LV: Your book Winning Political Tips provides advice to candidates on a range of issues, including grassroots strategy.  How important is it for local candidates to work the grassroots, and what are the best ways to do so?

BB: In today’s busy world people are inundated with information. I feel that personal contact from the candidate, his or her family members or an enthusiastic supporter can go a long way in earning someone’s vote.

There are a variety of ways to personally contact voters, but the goal is to always be more personal than your opponent. For example, after you walk a voter’s house or call them and ask for their vote, go a step further. Send a handwritten note or personalized letter to that voter about how nice it was to talk to them.  They will remember you and they might think twice about believing the negative attacks that are sure to be used by your opponent.

LV: Let’s say you’re working with a first-time candidate, running for mayor of a small town.  She comes to you and asks for your top three pieces of advice on how to win her election.  What do you tell her?

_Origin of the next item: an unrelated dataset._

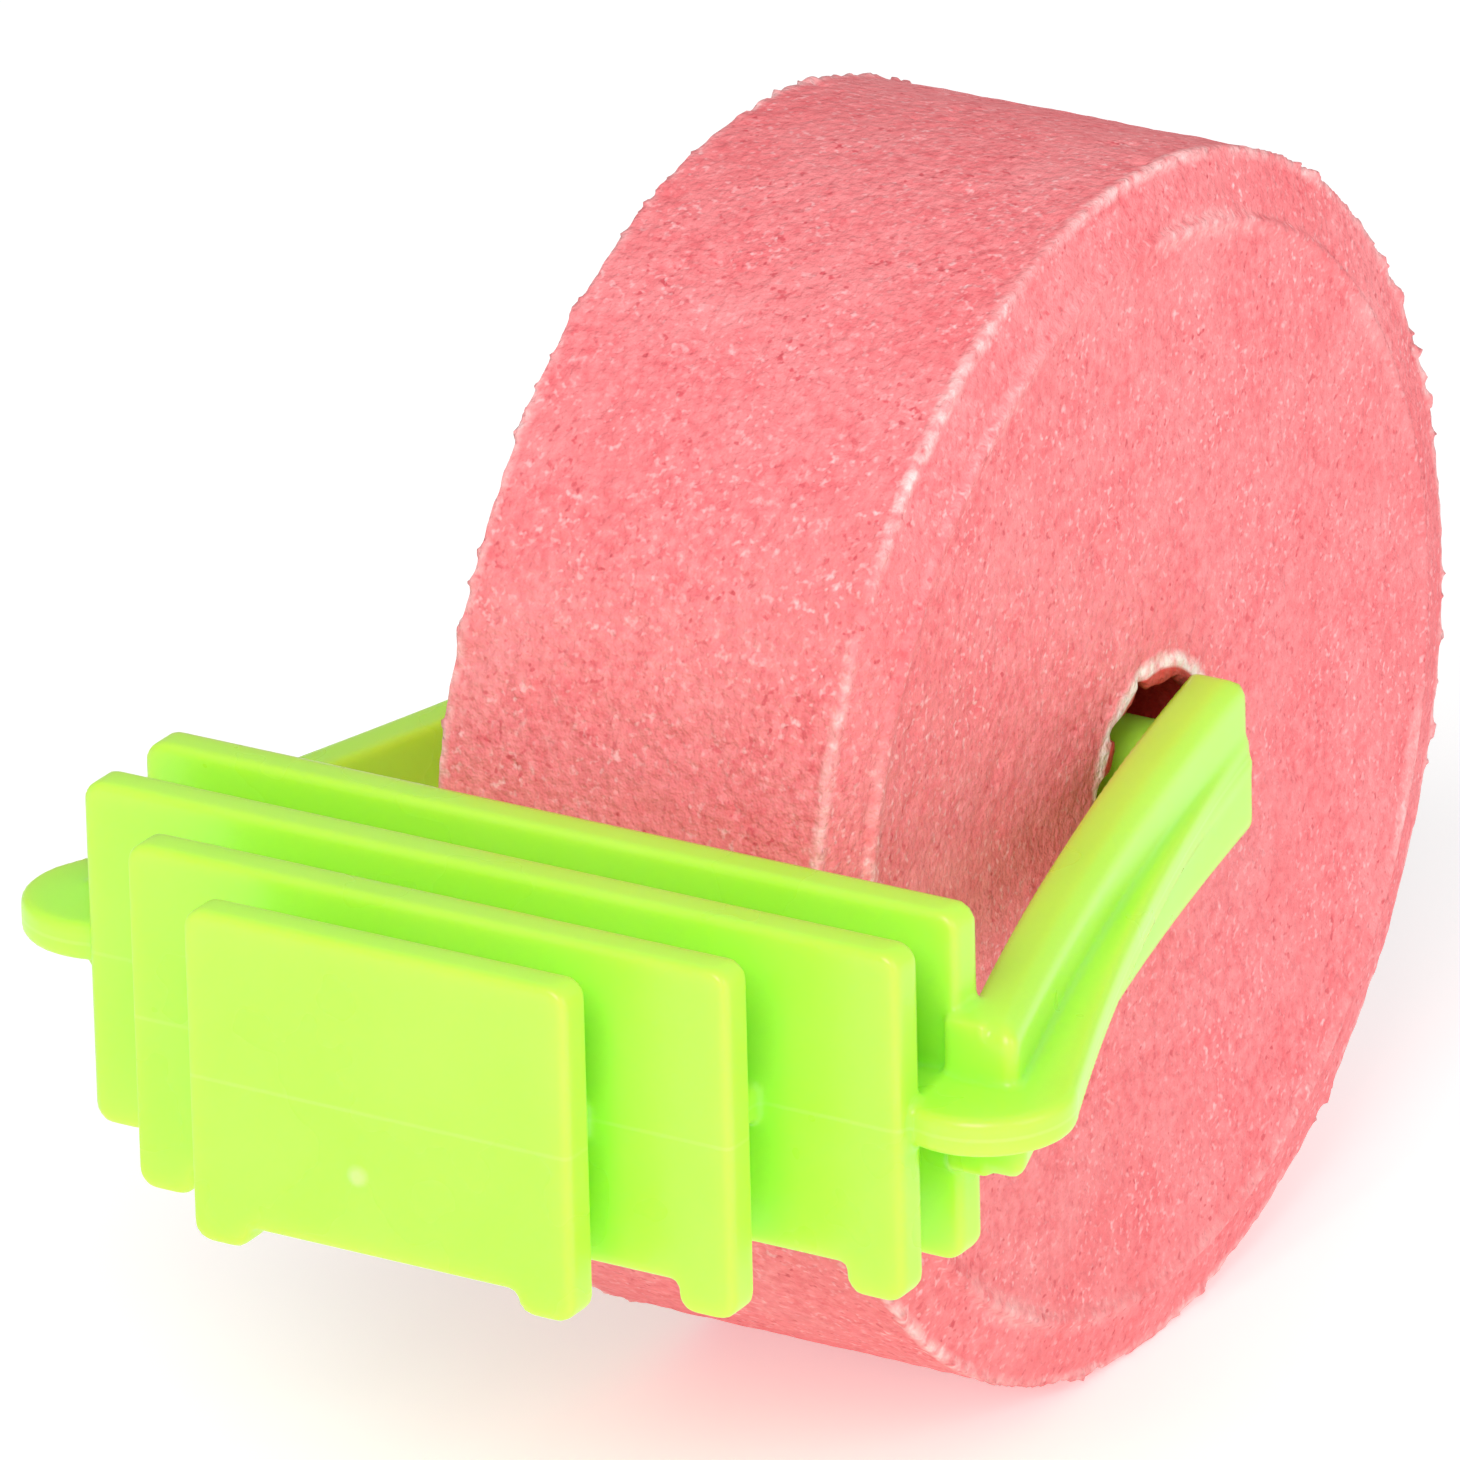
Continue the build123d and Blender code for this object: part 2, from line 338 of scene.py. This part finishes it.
# ------------------------------------------------------------------ from field to mesh
class Grid:
    """A field sampled inside a box, in millimetres, that meshes can be cut from."""

    def __init__(self, field, low, high, step):
        self.low, self.step = np.array(low) - 4 * step, step
        counts = np.ceil((np.array(high) - self.low) / step).astype(int) + 5
        x, y, z = (
            self.low[i] + step * np.arange(counts[i], dtype=np.float32) for i in range(3)
        )
        self.x, self.y, self.z = x[:, None, None], y[None, :, None], z[None, None, :]
        values = field(self.x, self.y, self.z)
        self.values = np.clip(values, -3 * step, 3 * step).astype(np.float32)

    def mesh(self, name, keep=None):
        """A piece with the field's surface, where keep is negative, and exact normals."""
        values = self.values if keep is None else np.maximum(self.values, keep)
        grid = openvdb.FloatGrid(3 * self.step)
        grid.copyFromArray(np.ascontiguousarray(values, dtype=np.float32))
        points, triangles, quads = grid.convertToPolygons(0.0, 0.0)
        normals = gradient_at(self.values, points)
        faces = quads.tolist() + triangles.tolist()
        if faces_point_inwards(points, quads, normals):
            faces = [face[::-1] for face in faces]
        mesh = bpy.data.meshes.new(name)
        mesh.from_pydata(((self.low + points * self.step) * MM).tolist(), [], faces)
        mesh.update()
        mesh.shade_smooth()
        piece = bpy.data.objects.new(name, mesh)
        bpy.context.scene.collection.objects.link(piece)
        mesh.normals_split_custom_set_from_vertices(normals.tolist())
        return piece


def gradient_at(values, points):
    """Outward directions of the field at points given in grid steps."""
    base = np.floor(points).astype(int)
    part = points - base
    result = np.zeros((len(points), 3))
    for corner in np.ndindex(2, 2, 2):
        weight = np.prod(np.where(corner, part, 1 - part), axis=1)
        i, j, k = (base + corner).T
        slope = np.stack(
            (
                values[i + 1, j, k] - values[i - 1, j, k],
                values[i, j + 1, k] - values[i, j - 1, k],
                values[i, j, k + 1] - values[i, j, k - 1],
            ),
            axis=1,
        )
        result += weight[:, None] * slope
    length = np.linalg.norm(result, axis=1)
    result[length == 0] = (0, 1, 0)  # deep inside, where only a cut through the solid reaches
    return result / np.where(length == 0, 1, length)[:, None]


def faces_point_inwards(points, quads, normals):
    """Whether most faces turn their backs to the outward normals."""
    a, b, c = (points[quads[:, i]] for i in range(3))
    facing = np.cross(b - a, c - a)
    return (facing * normals[quads[:, 0]]).sum() < 0


# ------------------------------------------------------------------ camera
def add_facing(name, data, location, direction, roll=0.0):
    """A camera or a light, looking back along the direction it stands in."""
    item = bpy.data.objects.new(name, data)
    item.rotation_mode = "QUATERNION"
    item.location = location
    item.rotation_quaternion = (-direction).to_track_quat("-Z", "Y") @ Quaternion((0, 0, 1), roll)
    bpy.context.scene.collection.objects.link(item)
    return item


def make_camera():
    """A long lens, a little above the object and off its right-hand front corner."""
    azimuth, elevation, roll = radians(31.6), radians(22.8), radians(-1.4)
    distance = 0.775
    aim = Vector((-0.0082, WHEEL_Y * MM - 0.0050, 0.0002))
    back = Vector((sin(azimuth) * cos(elevation), -cos(azimuth) * cos(elevation), sin(elevation)))
    data = bpy.data.cameras.new("camera")
    data.sensor_width = 36.0
    data.lens = 436.0
    data.clip_start, data.clip_end = 0.05, 20.0
    bpy.context.scene.camera = add_facing("camera", data, aim + back * distance, back, roll)


make_camera()


# ------------------------------------------------------------------ materials
class Shading:
    """A new material, with short ways to add the nodes that colour it."""

    def __init__(self, name):
        self.material = bpy.data.materials.new(name)
        self.material.use_nodes = True
        self.tree = self.material.node_tree
        self.inputs = self.tree.nodes["Principled BSDF"].inputs
        self.place = self.add("ShaderNodeTexCoord").outputs["Object"]
        split = self.add("ShaderNodeSeparateXYZ")
        self.link(self.place, split.inputs["Vector"])
        self.x, self.y, self.z = split.outputs

    def add(self, kind, **settings):
        """A node with these properties or, for names it has no property of, socket values."""
        node = self.tree.nodes.new(kind)
        for key, value in settings.items():
            if hasattr(node, key):
                setattr(node, key, value)
            else:
                node.inputs[key.replace("_", " ").title()].default_value = value
        return node

    def link(self, output, socket):
        self.tree.links.new(output, socket)

    def math(self, operation, *values):
        """The result of one operation on outputs and plain numbers."""
        node = self.add("ShaderNodeMath", operation=operation)
        for socket, value in zip(node.inputs, values):
            if isinstance(value, float):
                socket.default_value = value
            else:
                self.link(value, socket)
        return node.outputs["Value"]

    def spread(self, value, low, high, to_low=0.0, to_high=1.0):
        """The value's range from low to high, spread over another range and held inside it."""
        node = self.add(
            "ShaderNodeMapRange", from_min=low, from_max=high, to_min=to_low, to_max=to_high
        )
        self.link(value, node.inputs["Value"])
        return node.outputs["Result"]

    def noise(self, scale, detail, roughness=0.5):
        """Clouded values from 0 to 1, fixed to the object."""
        node = self.add("ShaderNodeTexNoise", scale=scale, detail=detail, roughness=roughness)
        self.link(self.place, node.inputs["Vector"])
        return node.outputs["Fac"]

    def tint(self, base, amount, colour):
        """The base colour, turned towards another one by an amount from 0 to 1."""
        mix = self.add("ShaderNodeMix", data_type="RGBA")
        amount_socket, base_socket, colour_socket = mix.inputs[0], mix.inputs[6], mix.inputs[7]
        self.link(amount, amount_socket)
        if isinstance(base, tuple):
            base_socket.default_value = base
        else:
            self.link(base, base_socket)
        colour_socket.default_value = colour
        return mix.outputs[2]

    def bump(self, height, strength, distance):
        node = self.add("ShaderNodeBump", strength=strength, distance=distance)
        self.link(height, node.inputs["Height"])
        self.link(node.outputs["Normal"], self.inputs["Normal"])

    def set(self, **values):
        """Plain numbers for the shader's own sockets."""
        for key, value in values.items():
            self.inputs[key.replace("_", " ")].default_value = value


def green_plastic():
    shading = Shading("green_plastic")
    cloud = shading.noise(120.0, 3.0)
    colour = shading.tint(
        (0.465, 0.91, 0.064, 1), shading.spread(cloud, 0.3, 0.7), (0.495, 0.94, 0.084, 1)
    )
    # Parting line of the two mould halves, level with the web.
    height = shading.math("ABSOLUTE", shading.z)
    line = shading.spread(height, 0.04 * MM, 0.12 * MM, 0.16, 0.0)
    colour = shading.tint(colour, line, (0.70, 0.97, 0.35, 1))
    # The paler gate mark on the front plate.
    gate = shading.add("ShaderNodeVectorMath", operation="DISTANCE")
    shading.link(shading.place, gate.inputs[0])
    gate.inputs[1].default_value = (GATE_MARK[0] * MM, FRONT_Y * MM, GATE_MARK[1] * MM)
    mark = shading.spread(
        gate.outputs["Value"], GATE_RADIUS * 0.5 * MM, GATE_RADIUS * 1.3 * MM, 0.38, 0.0
    )
    colour = shading.tint(colour, mark, (0.72, 0.97, 0.50, 1))
    shading.link(colour, shading.inputs["Base Color"])
    shading.link(shading.spread(cloud, 0.3, 0.7, 0.24, 0.36), shading.inputs["Roughness"])
    # Faint moulding texture and the raised parting line.
    texture = shading.math("MULTIPLY_ADD", shading.noise(350.0, 1.0), 0.1, line)
    shading.bump(texture, 0.35, 0.08 * MM)
    # Light soaks through the thin walls.
    shading.set(Subsurface_Weight=0.75, Subsurface_Radius=(1.0, 1.0, 0.1),
                Subsurface_Scale=2.6 * MM, IOR=1.49)
    return shading.material


def pressed_mineral():
    shading = Shading("pressed_mineral")

    def speckle(scale, detail, low, high, to_low=0.0, to_high=1.0, roughness=0.5):
        return shading.spread(shading.noise(scale, detail, roughness), low, high, to_low, to_high)

    def both(first, second):
        return shading.math("MULTIPLY", first, second)

    grains = speckle(1700.0, 2.0, 0.30, 0.68, roughness=0.6)
    colour = shading.tint((0.82, 0.148, 0.168, 1), grains, (0.97, 0.27, 0.285, 1))
    pale_patches = speckle(190.0, 3.0, 0.4, 0.7, 0.0, 0.45)
    colour = shading.tint(colour, pale_patches, (0.92, 0.33, 0.34, 1))
    red_patches = speckle(90.0, 3.0, 0.45, 0.7, 0.0, 0.45)
    colour = shading.tint(colour, red_patches, (0.84, 0.15, 0.165, 1))
    # Darker pits and pale crystals, each in loose clusters.
    pits = both(speckle(2500.0, 1.0, 0.38, 0.27), speckle(300.0, 2.0, 0.3, 0.65))
    colour = shading.tint(colour, pits, (0.68, 0.092, 0.112, 1))
    crystals = both(speckle(3000.0, 1.0, 0.57, 0.78), speckle(340.0, 2.0, 0.3, 0.66))
    colour = shading.tint(colour, crystals, (1.0, 0.52, 0.53, 1))
    # Whitish crumbs along the face edges and round the bore's mouths, and a painted highlight: a
    # pale line along the crease of each face.
    broken = speckle(1500.0, 2.0, 0.30, 0.62, 0.1, 1.0)
    worn = both(broken, speckle(130.0, 2.0, 0.34, 0.66, 0.12, 0.85))
    crease_painted_highlight = both(broken, speckle(110.0, 2.0, 0.45, 0.65, 0.0, 0.6))
    flaked = speckle(1500.0, 2.0, 0.30, 0.55, 0.3, 1.0)
    off_axis = axis_distance(shading)
    pale, chalky = (1.0, 0.70, 0.68, 1), (0.97, 0.79, 0.74, 1)
    for side, radius, reach, fade, amount, crumb_and_highlight in (
        (RIM_EDGE, WHEEL_RADIUS - 0.1, 0.1, 0.5, worn, pale),
        # The crease ring: a painted highlight, not crumbs.
        (WHEEL_HALF, FACE_RADIUS, 0.0, 0.9, crease_painted_highlight, pale),
        (WHEEL_HALF, BORE_RADIUS + 0.1, 0.45, 0.85, flaked, chalky),
    ):
        distance = ring_distance(shading, off_axis, side, radius)
        near = shading.spread(distance, reach * MM, fade * MM, 1.0, 0.0)
        colour = shading.tint(colour, both(near, amount), crumb_and_highlight)
    # Painted shade: the bore's wall is turned a darker, deeper red.
    bore_painted_shade = shading.spread(
        off_axis, (BORE_RADIUS + 0.05) * MM, (BORE_RADIUS + 0.2) * MM, 0.9, 0.0
    )
    colour = shading.tint(colour, bore_painted_shade, (0.66, 0.020, 0.006, 1))
    shading.link(colour, shading.inputs["Base Color"])
    # Grain too fine for the mesh.
    shading.bump(shading.noise(2300.0, 2.0, roughness=0.6), 1.0, 0.2 * MM)
    shading.set(Roughness=0.75, Specular_IOR_Level=0.35)
    return shading.material


def axis_distance(shading):
    """Distance from the wheel's axis, in metres."""
    y = shading.math("SUBTRACT", shading.y, float(WHEEL_Y * MM))
    z_squared = shading.math("MULTIPLY", shading.z, shading.z)
    return shading.math("SQRT", shading.math("MULTIPLY_ADD", y, y, z_squared))


def ring_distance(shading, off_axis, side, radius):
    """Distance from the two circles of this radius, this far to either side, in metres."""
    off = shading.math("SUBTRACT", off_axis, float(radius * MM))
    along = shading.math("SUBTRACT", shading.math("ABSOLUTE", shading.x), float(side * MM))
    off_squared = shading.math("MULTIPLY", off, off)
    return shading.math("SQRT", shading.math("MULTIPLY_ADD", along, along, off_squared))


def pale_floor():
    material = bpy.data.materials.new("pale_floor")
    material.use_nodes = True
    inputs = material.node_tree.nodes["Principled BSDF"].inputs
    inputs["Base Color"].default_value = (0.93, 0.93, 0.93, 1)
    inputs["Emission Color"].default_value = (1, 1, 1, 1)
    inputs["Emission Strength"].default_value = 0.33
    inputs["Roughness"].default_value = 0.9
    return material


# ------------------------------------------------------------------ pieces
def make_wheel():
    grid = Grid(wheel_field, WHEEL_LOW, WHEEL_HIGH, WHEEL_STEP)
    wheel = grid.mesh("pressed_wheel")
    wheel.data.materials.append(pressed_mineral())
    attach(wheel, "wheel")
    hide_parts("mineral_wheel")


def make_clip():
    """The moulding as two pieces: the left arm is cut off behind the back plate."""
    low = np.array((-ELBOW_HIGH[0], FRONT_Y - GATE_RISE, BACK_PLATE_LOW[2]))
    high = np.array((ELBOW_HIGH[0], ARM_TIP_Y, BACK_PLATE_HIGH[2]))
    grid = Grid(clip_field, low, high, CLIP_STEP)
    on_left = grid.x < 0
    body = grid.mesh("clip_and_right_arm", np.where(on_left, grid.y - SEAM_Y, -1.0) + 0 * grid.z)
    arm = grid.mesh("left_arm_shell", np.where(on_left, SEAM_Y - grid.y, 1.0) + 0 * grid.z)
    plastic = green_plastic()
    for piece, side in ((body, "right_arm"), (arm, "left_arm")):
        piece.data.materials.append(plastic)
        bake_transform(piece)
    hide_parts(*PLATES, "centre_web", "left_elbow", "right_elbow", "right_arm")
    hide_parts("left_arm")


make_clip()
make_wheel()


# ------------------------------------------------------------------ floor and light
def make_floor():
    bpy.ops.mesh.primitive_plane_add(size=6.0, location=(0, 0, cad_low[2] - FLOOR_GAP * MM))
    floor = bpy.context.object
    floor.name = "floor"
    floor.data.materials.append(pale_floor())


def soft_light(name, offset, size, power):
    """A square soft light, aimed at the middle of the object."""
    data = bpy.data.lights.new(name, "AREA")
    data.size, data.energy = size, power
    offset = Vector(offset)
    add_facing(name, data, (cad_low + cad_high) / 2 + offset, offset)


def make_light():
    world = bpy.data.worlds.new("studio")
    world.use_nodes = True
    background = world.node_tree.nodes["Background"].inputs
    background["Color"].default_value = (1, 1, 1, 1)
    background["Strength"].default_value = 0.49
    bpy.context.scene.world = world
    bpy.context.scene.view_settings.view_transform = "Standard"
    soft_light("key", (0.72, -0.05, 0.34), 0.45, 1.7)
    soft_light("front", (0.17, -0.58, 0.48), 0.4, 3.65)


make_floor()
make_light()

BB: First, subscribe to the Local Victory Newsletter. Second, buy my book, Winning Political Tips, as a proven guide of what she should expect in running for office.  Third, I think she should ask herself over and over throughout the course of the campaign, “Are the actions I am taking this minute going to help me achieve victory on Election Day?”

Election Day is coming, whether you like it or not. Don’t waste time doing things that will not help you win. If you are not raising money or talking to targeted voters you are more than likely not doing the right things to win your election.

LV: Great points.  Thanks for your time and expertise Brent!